The Mendocino Ridge AVA is a coastal, cool climate and high altitude American Viticultural Area located entirely within the coastal zone of Mendocino County, California.  The boundaries of the AVA encompass the coastal ridges adjacent to the Pacific Ocean that reach inland toward the Anderson Valley. Roughly 36 miles of the southernmost portion of the Mendocino Coast make up the western boundary of the AVA, with the Sonoma County line as the southern boundary, the Navarro River as the northern boundary and Anderson Valley as the inland boundary running northwest–southeast. The Mendocino Ridge AVA "is essentially a northern extension of the true Sonoma Coast viticultural area." However, the Mendocino Ridge AVA designation is unique in that it is limited by elevation, reserved only for vineyards at or above 1200 feet. This is why the Mendocino Ridge AVA has been nicknamed "Islands in the Sky®," because the vineyards sitting at 1200 feet or higher are often perched above thick fog moving inland from the Pacific Ocean blanketing the coast and the valleys between the ridge tops, making the tips of the mountains look like islands protruding from a sea of fog. In this overlapping, "[t]he Mendocino Ridge AVA floats above the Anderson Valley and Mendocino appellations." Mendocino Ridge is the only non-contiguous AVA in the United States; all others are contiguous landmasses with all vineyards inside the boundaries designated as part of the AVA, whereas Mendocino Ridge in comparison only includes the higher altitude growing sites. "There are 262,400 acres (410 square miles, 36 miles long from north to south) within the outer boundaries of the Mendocino Ridge viticultural area, but the actual viticultural area encompasses only 87,466 acres which lie above 1,200 feet elevation. Of these 87,466 acres, approximately 1,500 to 2,000 acres (2% of the total acreage) of the ridge tops are suitable for vineyards. The side-slopes are very steep (often above 70%) and covered with timber, making them unfit for planting". Estimates of planted acres range from 233 to 410, which accounts for about 0.3% of the total area.
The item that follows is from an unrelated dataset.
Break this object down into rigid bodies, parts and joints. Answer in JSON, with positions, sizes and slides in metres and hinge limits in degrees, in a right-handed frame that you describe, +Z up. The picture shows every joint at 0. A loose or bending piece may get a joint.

These planted acres are scattered among 16 remote vineyards.

The 18 vineyards in the Mendocino Ridge AVA are: Fashauer Vineyards, Arietta-Dupratt Vineyard, Ciapusci Vineyard, Copper Queen, Drew Winery at Faîte De Mer Farm, Ferrari-Carano Vineyards – Sky High Ranch, Gianoli Ranch Vineyards, Greenwood Ridge Vineyards, Highlands Vineyard, Mariah Vineyards and Winery, Perli Vineyards, Philo Crest Vineyards, Manchester Ridge Vineyard, Baker Ranch Vineyard, Signal Ridge Vineyard, Valenti Vineyard, Wentworth Vineyard, and Zeni Vineyard.

The wineries located inside the Mendocino Ridge AVA are: Baxter Winery, Drew Family Cellars, Greenwood Ridge Winery, Mariah Vineyards and Winery, and Phillips Hill Winery.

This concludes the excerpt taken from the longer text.